After his convictions were affirmed on an initial direct appeal, Manley began filing pro se collateral challenges to his convictions, sentence and treatment in the DOC in both state and federal courts. Meanwhile, the DOC implemented in 1999 the Sex Offender Management and Monitoring Program, which offenders convicted of child molesting must participate in or risk the loss of good-time credit.

In May 2016, Manley filed a “Complaint for Declaratory and Injunctive Relief/Challenge to the Constitutionality of a State Statute and IDOC Executive Directive,” naming the DOC, Liberty Behavioral Health Corporation and GEO Group Inc., a private company that operates Manley’s DOC facility, as defendants. The complaint alleged Manley’s mandated participation in SOMM violated the federal and state Religious Freedom Restoration Acts, as well as his rights to freedom of religion. However, the complaint did not specify how Manley’s required participation in SOMM violated his religious beliefs and practices.

Liberty and the DOC moved to dismiss, which the Henry Circuit Court granted, respectively, on July 14 and 21, 2016. Manley then filed an amended complaint, but the trial court entered an order stating the amended complaint was not “a proper pleading as otherwise required by the Indiana Trial Rules” and, thus, declined to take further action.

Manley appealed, but the Indiana Court of Appeals dismissed his appeal, finding the trial court’s order was not final because it did not dispose of all issues because the complaint against GEO was never dismissed. Further, Judge Michael Barnes wrote the trial court never used the “‘magic language’ of Indiana Trial Rule 54(B) to convert the partial dismissal of Manley’s complaint into a final judgment, nor that it is interlocutory of right, nor did Manley seek permission to file an interlocutory appeal.”

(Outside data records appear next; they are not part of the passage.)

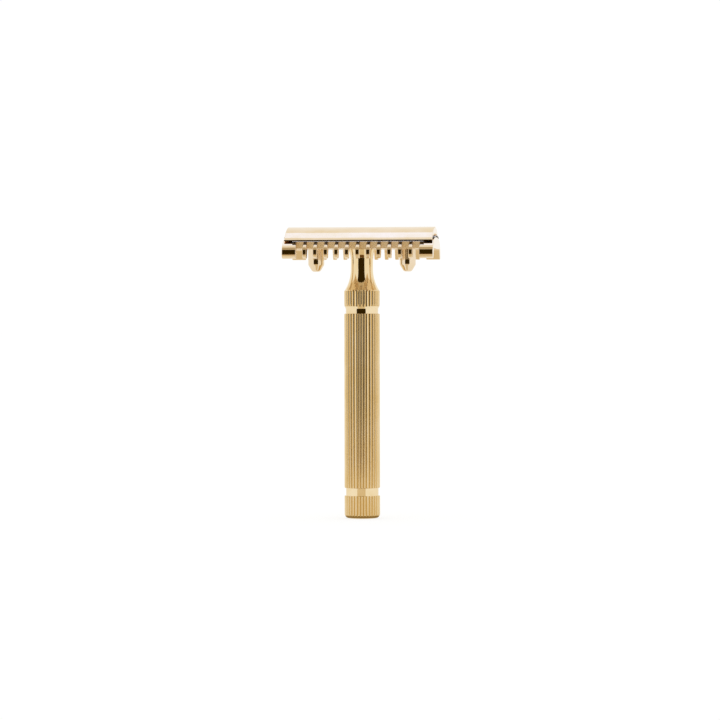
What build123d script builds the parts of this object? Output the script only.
from build123d import *
import os
from math import acos, asin, atan2, degrees, hypot, sin, sqrt

# Three-piece safety razor with an open comb, for a standard double-edged blade.
# Millimetres. The razor stands on its knob: the origin is the middle of the knob's
# flat base, +Z runs up the handle to the head, +X along the blade, +Y across it.

# ---------------------------------------------------------------- driving sizes

# Handle, from the base upwards
grip_diameter = 10.1
knob_height = 6.5
lower_band_height = 2.2
grip_length = 49.6
upper_band_height = 1.4
collar_height = 5.4
neck_height = 11.6
band_recess = 0.4
knob_edge_radius = 1.4
grip_edge_chamfer = 0.12

# Straight flutes, cut right through each fluted length so that they run out on its ends
flute_count = 36
flute_width = 0.7
flute_depth = 0.16

# Collar and neck
collar_edge_radius = 3.0
collar_crown = 0.2
collar_crown_height = 0.45
neck_sweep_radius = 11.2
neck_flare_height = 3.2
neck_wall = 0.68
neck_edge_chamfer = 0.1

# Joints inside the handle: a spigot on each end piece, fixed in the grip's bore
grip_wall = 1.55
spigot_length = 8.0
spigot_chamfer = 0.5
joint_clearance = 0.02

# Centre stud and its tapped bore in the neck
stud_diameter = 4.9
thread_engagement = 8.2
thread_clearance = 0.05
thread_lead_in = 0.35
stud_tip_chamfer = 0.6
tapping_allowance = 1.4
drill_point_depth = 1.3

# Double-edged blade, bent over the bed
blade_length = 43.0
blade_width = 22.0
blade_thickness = 0.1
blade_bend_radius = 32.5
blade_edge_length = 37.3
blade_tab_width = 13.0
blade_bevel_width = 0.9
blade_edge_land = 0.02
blade_slot_width = 1.6
blade_slot_overrun = 2.2
blade_hole_clearance = 0.15

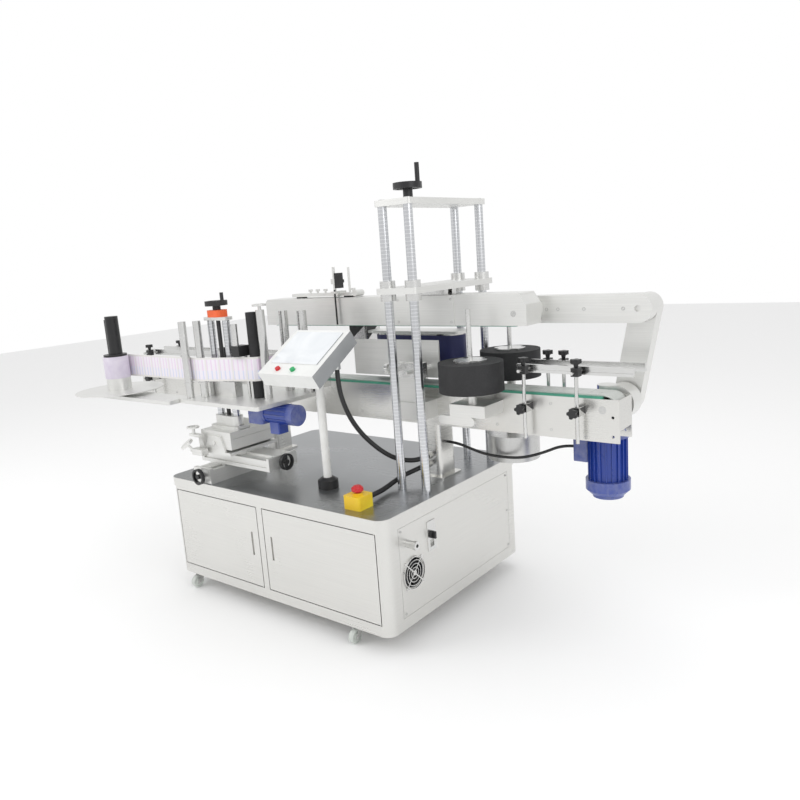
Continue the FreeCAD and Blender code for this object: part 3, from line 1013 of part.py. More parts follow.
def reel():
    z0 = ARM_PLATE_Z + ARM_PLATE_T
    disc = rod_z(REEL_X, REEL_Y, 800, 803, REEL_R)
    foot = rod_z(REEL_X, REEL_Y, z0 + FIT, 800, 40)
    foot = foot.fuse(rod_z(REEL_X, REEL_Y, ARM_PLATE_Z + 1, z0 + FIT, STUB_R))
    hub = rod_z(REEL_X, REEL_Y, 803, LABEL_BOTTOM, ROLL_R - 2)
    mandrel = rod_z(REEL_X, REEL_Y, LABEL_BOTTOM, LABEL_BOTTOM + LABEL_H, CORE_R)
    top = LABEL_BOTTOM + LABEL_H
    cap = rod_z(REEL_X, REEL_Y, top, top + 8, ROLL_R - 4)
    grip = rod_z(REEL_X + 8, REEL_Y, top + 8, 1106, 26)
    bar = box(REEL_X - 34, REEL_X - 24, REEL_Y - 10, REEL_Y + 10, top + 8, 1092)
    roll = tube_z(REEL_X, REEL_Y, LABEL_BOTTOM + FIT, top - FIT, ROLL_R, CORE_R + 0.1)
    save("label_reel", disc, foot, hub, mandrel, cap, grip, bar, roll)


def web():
    """The label strip, from the roll round the guide rollers and the traction roller to the peel blade."""
    gap = FIT + WEB_T
    side = TRACTION_R + gap
    turn = 9.6
    path = [(REEL_X, REEL_Y + ROLL_R + FIT), (FRONT_ROLLER[0], FRONT_ROLLER[1] + ROLLER_R + FIT),
            (REAR_ROLLER[0] + 4, REAR_ROLLER[1] - ROLLER_R - gap - FIT), (TRACTION[0] + turn, TRACTION[1] - side),
            (TRACTION[0] + side, TRACTION[1] - turn), (TRACTION[0] + side, POST_1[1] + 6), (60.5, 84)]
    save("label_web", strip(path, WEB_T, LABEL_BOTTOM, LABEL_BOTTOM + LABEL_H))


LABEL_MOTOR_X1 = 160.0


def label_motor():
    x, y = TRACTION
    z1 = ARM_PLATE_Z
    gear = slab(x - 40, x + 40, y - 38, y + 38, z1 - 78, z1, 10)
    gear = gear.cut(rod_z(x, y, z1 - 60, z1 + 1, STUB_R + SHAFT_FIT))
    body = rod_x(x + 40, LABEL_MOTOR_X1 - 30, y, z1 - 39, 36)
    fins = []
    for i in range(14):
        fin = box(x + 52, LABEL_MOTOR_X1 - 34, y - 1.2, y + 1.2, z1 - 39 + 30, z1 - 39 + 38.5)
        fins.append(turned(fin, (0, y, z1 - 39), (1, 0, 0), 360.0 / 14 * i + 12))
    flange = rod_x(x + 40, x + 50, y, z1 - 39, 38.5)
    cowl = rod_x(LABEL_MOTOR_X1 - 32, LABEL_MOTOR_X1, y, z1 - 39, 38.5)
    box_under = slab(x + 62, x + 112, y - 24, y + 24, z1 - 112, z1 - 66, 5)
    body = body.fuse(fins + [flange, cowl, box_under])
    save("label_motor", gear, body)


# ---------------------------------------------------------------- cables held by the machine
CABLE_R = 5.0
CONDUIT_R = 9.0


def cables():
    motor_lead = [(LEG_X[1] + LEG_W / 2, CONV_Y, 592), (596, CONV_Y, 592), (645, CONV_Y + 18, 570),
                  (700, 190, 552), (770, 196, 548), (840, 202, 552), (906, 222, 572),
                  (970, MOTOR_Y, 600), (MOTOR_X - MOTOR_R - 42, MOTOR_Y, 600)]
    leg_face = NEAR_SIDE - LEG_GLAND_T
    console_conduit = [GLAND, (GLAND[0], GLAND[1], 845), (354, -158, 786), (366, -140, 726), (382, -112, 672),
                       (404, -80, 626), (432, -50, 588), (464, -24, 564), (492, 10, 552),
                       (LEG_GLANDS[0][0], 54, LEG_GLANDS[0][1]), (LEG_GLANDS[0][0], leg_face, LEG_GLANDS[0][1])]
    stop_conduit = [(STOP_X, STOP_Y + STOP_HALF, 484), (STOP_X, -182, 484), (475, -138, 481), (468, -94, 482),
                    (465, -50, 488), (472, -8, 499), (490, 26, 508), (LEG_GLANDS[1][0], 62, LEG_GLANDS[1][1]),
                    (LEG_GLANDS[1][0], leg_face, LEG_GLANDS[1][1])]
    save("motor_lead", tube_route(motor_lead, CABLE_R))
    save("console_conduit", tube_route(console_conduit, CONDUIT_R))
    save("stop_conduit", tube_route(stop_conduit, CONDUIT_R))


def main():
    os.makedirs("parts", exist_ok=True)
    for build in (cabinet, table, doors, panel_fittings, casters, conveyor, chain, drive, rails,
                  portal, carriage, beam, linkage, sensor_bracket, separator, wrap_station, console,
                  slides, saddle, mast, head_plate, rollers, reel, web, label_motor, cables):
        build()


main()
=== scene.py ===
import math

import bmesh
import bpy
from bpy.props import FloatProperty, FloatVectorProperty, PointerProperty
from mathutils import Euler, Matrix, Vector


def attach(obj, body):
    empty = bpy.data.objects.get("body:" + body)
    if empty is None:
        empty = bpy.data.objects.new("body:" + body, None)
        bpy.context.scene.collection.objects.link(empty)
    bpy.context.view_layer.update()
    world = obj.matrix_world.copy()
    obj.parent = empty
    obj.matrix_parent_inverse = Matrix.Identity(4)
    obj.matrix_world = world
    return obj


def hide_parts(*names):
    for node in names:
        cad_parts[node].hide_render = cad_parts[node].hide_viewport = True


bl_info = {
    "name": "Bottle labelling machine",
    "version": (1, 0, 0),
    "blender": (4, 5, 0),
    "location": "View3D > Sidebar > Labeller",
    "description": "Finishes, fasteners, cables and a studio for a bottle labelling machine",
    "category": "Object",
}

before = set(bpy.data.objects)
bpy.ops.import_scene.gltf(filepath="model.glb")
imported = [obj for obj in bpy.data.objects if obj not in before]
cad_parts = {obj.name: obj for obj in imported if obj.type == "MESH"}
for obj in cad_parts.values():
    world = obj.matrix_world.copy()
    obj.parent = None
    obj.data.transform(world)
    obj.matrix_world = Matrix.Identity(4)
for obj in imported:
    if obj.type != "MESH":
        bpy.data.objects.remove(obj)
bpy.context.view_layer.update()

# lengths in metres, unless a name or a note says otherwise
NOISE_RANGE = (0.3, 0.7)
ROD_RING_PITCH = 0.012
WEAVE_PITCH = 0.0022
LABEL_PITCH, LABEL_BASE, LABEL_HEIGHT, LABEL_BANDS = 0.058, 0.852, 0.09, 3
REEL_CENTRE = (-0.757, -0.325)
ROLL_LAYER = 0.0012

SCREW_SIDES, RECESS_SHARE, RECESS_DEPTH = 18, 0.58, 0.6
CABLE_SIDES, STEPS_PER_RIB, RIB_DIP = 20, 4, 0.14

FLOOR_HALF, FLOOR_GREY = 12.0, 0.97
AMBIENT, BACKDROP = 0.86, 1.0
LAMPS = (  # name, place, what it points at, size, power in watts
    ("key", (-2.2, -3.2, 3.6), (0, 0, 0.7), 2.4, 48),
    ("fill", (3.6, -1.2, 2.4), (0, 0, 0.6), 2.0, 20),
    ("top", (0.3, 0.8, 4.2), (0, 0, 0.8), 3.0, 22),
)
CAMERA_LENS, CAMERA_SENSOR = 33.073, 36.0  # mm
CAMERA_PLACE = (2.06041, -1.96353, 1.27359)
CAMERA_TURN = (78.75065, 4.03702, 38.07739)  # degrees


# ---------------------------------------------------------------- settings
class LabellerSizes(bpy.types.PropertyGroup):
    screw_radius: FloatProperty(name="Screw head radius",
                                description="Radius of the socket screws on plates and covers",
                                default=0.0045, min=0.001, unit="LENGTH")
    screw_height: FloatProperty(name="Screw head height", description="How far a screw head stands proud",
                                default=0.0022, min=0.0005, unit="LENGTH")
    conduit_pitch: FloatProperty(name="Conduit pitch",
                                 description="Distance between the ribs of the corrugated conduit",
                                 default=0.006, min=0.002, unit="LENGTH")


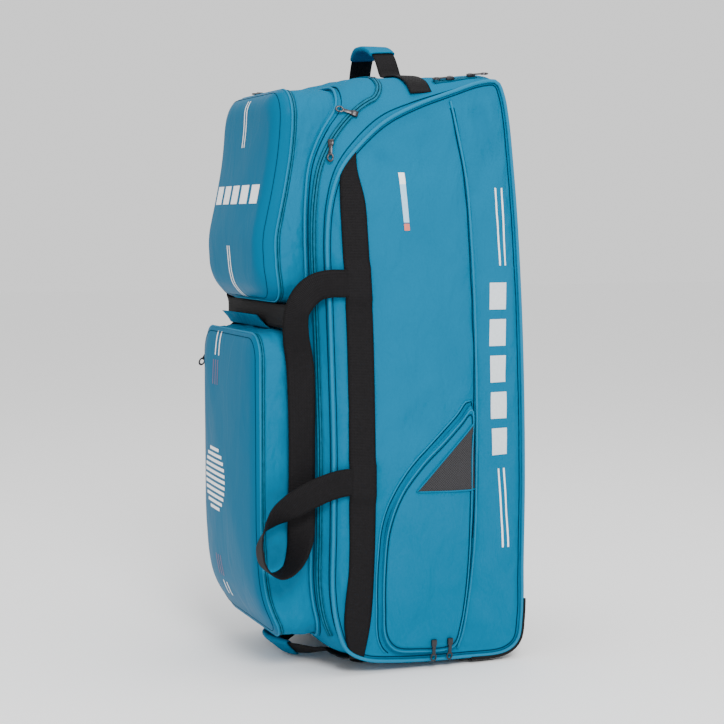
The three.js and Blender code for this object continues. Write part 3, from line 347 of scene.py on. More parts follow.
# shared shapes
def smoothLine(points, steps, closed=False):
    pts = np.array(points, float)
    count = len(pts)
    spans = count if closed else count - 1
    line = []
    for s in range(spans):
        p1, p2 = pts[s], pts[(s + 1) % count]
        p0 = pts[(s - 1) % count] if closed or s > 0 else 2 * p1 - p2
        p3 = pts[(s + 2) % count] if closed or s < count - 2 else 2 * p2 - p1
        d0, d1, d2 = (max(np.linalg.norm(b - a) ** 0.5, 1e-3) for a, b in ((p0, p1), (p1, p2), (p2, p3)))
        m1 = ((p1 - p0) / d0 - (p2 - p0) / (d0 + d1) + (p2 - p1) / d1) * d1
        m2 = ((p2 - p1) / d1 - (p3 - p1) / (d1 + d2) + (p3 - p2) / d2) * d1
        for k in range(steps):
            t = k / steps
            a, b = t * t, t * t * t
            line.append((2 * b - 3 * a + 1) * p1 + (b - 2 * a + t) * m1 + (3 * a - 2 * b) * p2 + (b - a) * m2)
    if not closed:
        line.append(pts[-1])
    return np.array(line)


def evenly(line, gap, closed=False):
    pts = np.vstack([line, line[:1]]) if closed else line
    far = np.concatenate([[0], np.cumsum(np.linalg.norm(np.diff(pts[:, :3], axis=0), axis=1))])
    count = max(2, int(round(far[-1] / gap)))
    at = np.linspace(0, far[-1], count + 1)
    at = at[:-1] if closed else at
    return np.stack([np.interp(at, far, pts[:, i]) for i in range(pts.shape[1])], axis=1)


def unit(v):
    return v / max(np.linalg.norm(v), 1e-9)


def bell(away, width):
    return math.exp(-(away / width) ** 2)


def ripple(a, b, c):
    return noise.noise(Vector((a, b, c)))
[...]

The appellate court declined to consider Manley’s premature appeal on the merits, with Barnes writing “it would be unorderly if we were to affirm that partial dismissal, only to have GEO still litigating the case… .” Further, Manley has not yet entered phase two of the SOMM program, in which he would begin actual treatment, because he is not with within three years of his expected release date, Barnes said.

Thus, Barnes wrote the best course of action is to dismiss and remand the case. On remand, the appellate panel instructed the trial court to address the issue of why the trial court incorrectly labelled the July 21 order of dismissal as to Liberty as a duplicate of the July 14 order of dismissal as to the DOC.

The case is James Manley v. Gregory F. Zoeller, et al., 33A05-1608-PL-1952.